Based on UN data, he noted that FDIs account for the largest source of external financing in developing countries, greater than remittances, private debt and portfolio equity, or official development assistance.

“Higher FDI inflows can ease capital constraints and contribute to output and employment growth. Given the appropriate host-country policies and a basic level of development, a preponderance of studies shows that FDI triggers technology spillovers, assists human capital formation, contributes to international trade integration, helps create a more competitive business environment and enhances enterprise development,” he said.

“All of these contribute to higher economic growth, which is the most potent tool for alleviating poverty in developing countries,” he said.

Romualdez lamented that the country has not been receiving as much FDIs as its neighbors are getting.

In 2020, he said the Philippines ranked third-most restrictive out of the 84 countries in the Organization for Economic Cooperation and Development’s (OECD) foreign direct investment regulatory restrictiveness index (FDI Index).

“Barriers to FDI in the Philippines comprise of four main types of restrictions: Foreign equity limitations; Discriminatory screening or approval mechanisms; Restrictions on the employment of foreigners as key personnel; and Other operational restrictions, e.g., restrictions on branching and capital repatriation or land ownership by foreign-owned enterprises,” he said.

He said investment restrictions on foreign ownership range from requiring at least 60 percent Filipino ownership, to total prohibition.

The Speaker added that the Constitution prohibits foreign ownership in mass media and allows only 30 percent foreign capital in advertising agencies, and 40 percent in educational facilities.

“In the education sector, foreign ownership caps prevented the Philippines from hosting topnotch universities seeking to establish a presence in Asia,” he emphasized.

He pointed out that while the country has been addressing foreign ownership limitations that has constrained investment in many sectors through legislation such as the Public Services Act, the Retail Trade Liberalization Act and the Foreign Investment Act, “fundamental investment restrictions enshrined in the Constitution could not be corrected by simple legislations nor by executive decisions.”

The House leader noted that 36 years after the Charter was ratified on February 2, 1987, there are questions being raised about the Charter, such as: “Is the Constitution still relevant to our people as they envisioned it to be? Is it still reflective of the aspirations and ideals of the Filipino people? Nilalaman pa rin ba nito ang pangarap ng bawat pamilyang Pilipino?”

He said lawmakers “are currently swamped with requests from our constituents on the need to revisit certain provisions of the 1987 Constitution.”

“That was the reason why a number of congressmen have filed several bills proposing amendments to the Constitution for various reasons, ranging from lifting economic restrictions to structural reforms,” he said.

Amendments via Con-Ass

In Resolution of Both Houses No. 3, Padilla proposed the changes to the Charter via constituent assembly, with both Houses of Congress–the Senate and House of Representatives–voting separately.
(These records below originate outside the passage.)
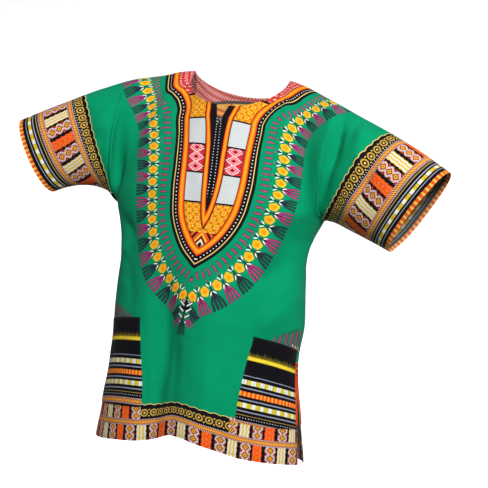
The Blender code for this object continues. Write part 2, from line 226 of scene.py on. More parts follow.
# Softer folds and small creases between the large folds
CREASES = (
    Fold("front", 0.300, -0.080, 0.264, -0.220, 0.014, -0.0060),
    Fold("front", -0.262, -0.075, -0.250, -0.300, 0.024, -0.0040),
    Fold("front", 0.222, -0.310, 0.120, -0.330, 0.016, -0.0030),
    Fold("front", 0.060, -0.500, 0.066, -0.850, 0.020, 0.0040),
    Fold("back", 0.264, -0.090, 0.236, -0.300, 0.024, -0.0040),
    Fold("back", -0.264, -0.075, -0.250, -0.300, 0.024, -0.0040),
    Fold("front", -0.272, -0.110, -0.266, -0.240, 0.006, 0.0024),
    Fold("front", -0.285, -0.200, -0.262, -0.285, 0.007, -0.0022),
    Fold("front", 0.290, -0.230, 0.245, -0.290, 0.007, -0.0020),
    Fold("front", -0.116, -0.500, -0.062, -0.815, 0.006, -0.0016),
    Fold("front", -0.092, -0.600, -0.045, -0.800, 0.004, 0.0012),
    Fold("front", 0.020, -0.560, 0.044, -0.700, 0.010, 0.0012),
    Fold("front", 0.052, -0.600, 0.060, -0.810, 0.011, -0.0016),
    Fold("front", -0.160, -0.560, -0.150, -0.700, 0.010, -0.0014),
    Fold("front", 0.205, -0.400, 0.150, -0.470, 0.006, 0.0018),
    Fold("front", 0.212, -0.430, 0.168, -0.520, 0.007, -0.0016),
    Fold("front", 0.180, -0.340, 0.120, -0.400, 0.007, 0.0014),
    Fold("front", -0.205, -0.400, -0.140, -0.455, 0.007, 0.0016),
    Fold("front", -0.200, -0.460, -0.120, -0.520, 0.009, -0.0013),
    Fold("front", 0.030, -0.560, 0.120, -0.545, 0.006, 0.0009),
    Fold("front", -0.010, -0.590, 0.070, -0.600, 0.006, -0.0009),
    Fold("front", -0.180, -0.110, -0.205, -0.180, 0.009, -0.0012),
    Fold("front", 0.160, -0.120, 0.190, -0.200, 0.009, -0.0012),
    Fold("front", -0.380, -0.130, -0.355, -0.260, 0.009, 0.0014),
    Fold("front", -0.420, -0.160, -0.395, -0.270, 0.009, -0.0012),
    Fold("front", 0.400, -0.180, 0.360, -0.310, 0.010, 0.0015),
    Fold("front", 0.445, -0.210, 0.410, -0.330, 0.009, -0.0012),
    Fold("front", 0.310, -0.150, 0.330, -0.300, 0.009, 0.0012),
    Fold("back", -0.266, -0.110, -0.258, -0.240, 0.007, 0.0026),
    Fold("back", 0.268, -0.120, 0.252, -0.270, 0.007, 0.0026),
    Fold("back", -0.200, -0.120, -0.120, -0.180, 0.010, -0.0018),
    Fold("back", 0.200, -0.130, 0.110, -0.190, 0.010, -0.0018),
    Fold("back", -0.150, -0.200, -0.060, -0.230, 0.010, 0.0012),
    Fold("back", 0.150, -0.210, 0.070, -0.240, 0.010, 0.0012),
    Fold("back", -0.150, -0.500, -0.130, -0.810, 0.010, -0.0020),
    Fold("back", -0.050, -0.520, -0.044, -0.810, 0.009, -0.0018),
    Fold("back", 0.040, -0.480, 0.052, -0.810, 0.010, 0.0020),
    Fold("back", 0.150, -0.560, 0.160, -0.810, 0.012, 0.0018),
    Fold("back", -0.190, -0.400, -0.100, -0.470, 0.008, 0.0016),
    Fold("back", 0.195, -0.410, 0.110, -0.490, 0.008, 0.0016),
    Fold("back", -0.380, -0.130, -0.360, -0.260, 0.009, 0.0014),
    Fold("back", 0.400, -0.180, 0.370, -0.310, 0.009, 0.0014),
)


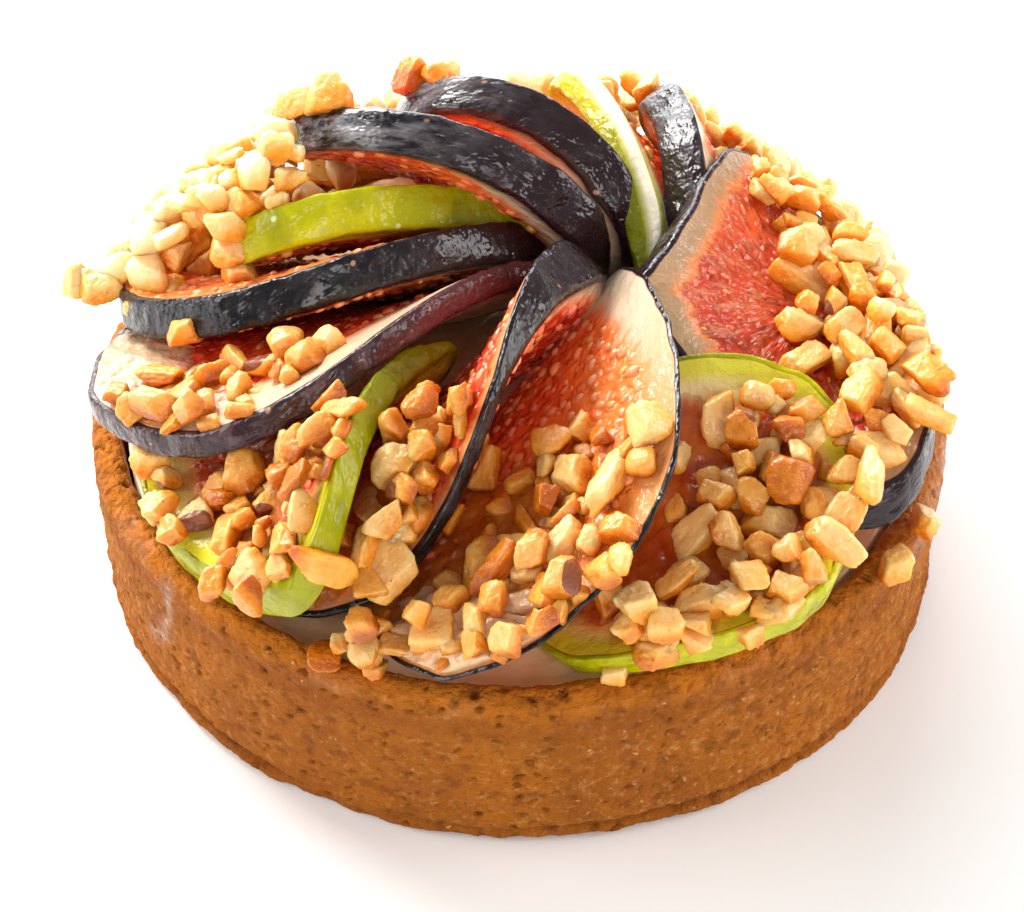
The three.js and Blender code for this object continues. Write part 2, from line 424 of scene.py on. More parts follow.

“To accelerate economic growth, and fulfill its international commitment, the Philippines must amend its Constitution by removing these restrictive economic provisions to allow foreign businesses to directly invest in a more conducive landscape,” he said.

Padilla chairs the Senate Committee on Constitutional Amendments and Revision of Codes.

The Philippines, with its complicated investment regulations stemming from the Constitution’s prohibitive economic provisions, is now lagging behind its neighbors in the Association of Southeast Asian Nations in terms of foreign direct investment registry “despite its offer of tax holidays, and other fiscal incentives,” he noted.

Moreover, while the Philippines ratified international trade and investment liberalization treaties to secure foreign investments and foster economic cooperation, the Constitution’s current economic provisions “restrict certain activities of foreign investors on exploration, development and utilization of natural resources; ownership of private lands; grant of congressional franchises; ownership and operation of public utilities; ownership of educational institutions; and ownership and management of mass media and advertising,” the senator said.

“These economic provisions are perceived to be barriers to trade and investment responsible for the continuous decline of foreign direct investments, and placed the country as one of the most restrictive economies by international standards,” he lamented.

Under the resolution, the Senate and the House of Representatives–by a vote of three-fourths of all members, with each House voting separately–will tackle amendments to:

* Sections 2, 3, 7, 10 and 11 of Article XII;

* Section 4(2) of Article XIV; and

* Section 11 (1) and (2) of Article XVI

The proposed amendments include:

*The State may undertake exploration, development and utilization of natural resources or may enter into coproduction, joint venture or production-sharing agreements with Filipino citizens, or corporations at least 60 percent of whose capital is owned by such citizens, unless provided by law;

* Private corporations may not hold alienable lands of the public domain except by lease for at most 25 years, renewable for not more than 25 years, and not to exceed 1000 hectares, unless otherwise provided by law;

* Congress may by law solely for the purpose of foreign direct investment allow aliens to acquire private lands not exceeding 1,000 square meters in area; and foreign-owned corporations to acquire rural private lands not exceeding five hectares in area;

* Upon recommendation of the economic and planning agency, and when the national interest dictates, Congress shall reserve certain areas of investment to citizens of the Philippines or, unless otherwise provided by law, to corporations at least 60 percent of whose capital is owned by such citizens;

* Authorization for operating a public utility shall be granted only to Philippine citizens while the executive and managing officers must be Philippine citizens, unless otherwise provided by law;

* Educational institutions other than those established by religious groups and mission boards shall be owned solely by Philippine citizens while the control and administration of educational institutions shall be vested in Philippine citizens, unless otherwise provided by law;

* Ownership and management of mass media shall be limited to Philippine citizens and only Filipino citizens or corporations at least 70-percent owned by Filipinos shall be allowed to engage in the advertising industry, unless otherwise provided by law; and    

* Political provisions, including the terms of elected officials, are not included in the resolution.

While a plebiscite will be held to ratify the resolution of both Houses of Congress, all existing provisions of the Constitution will remain in effect until their enabling laws take effect.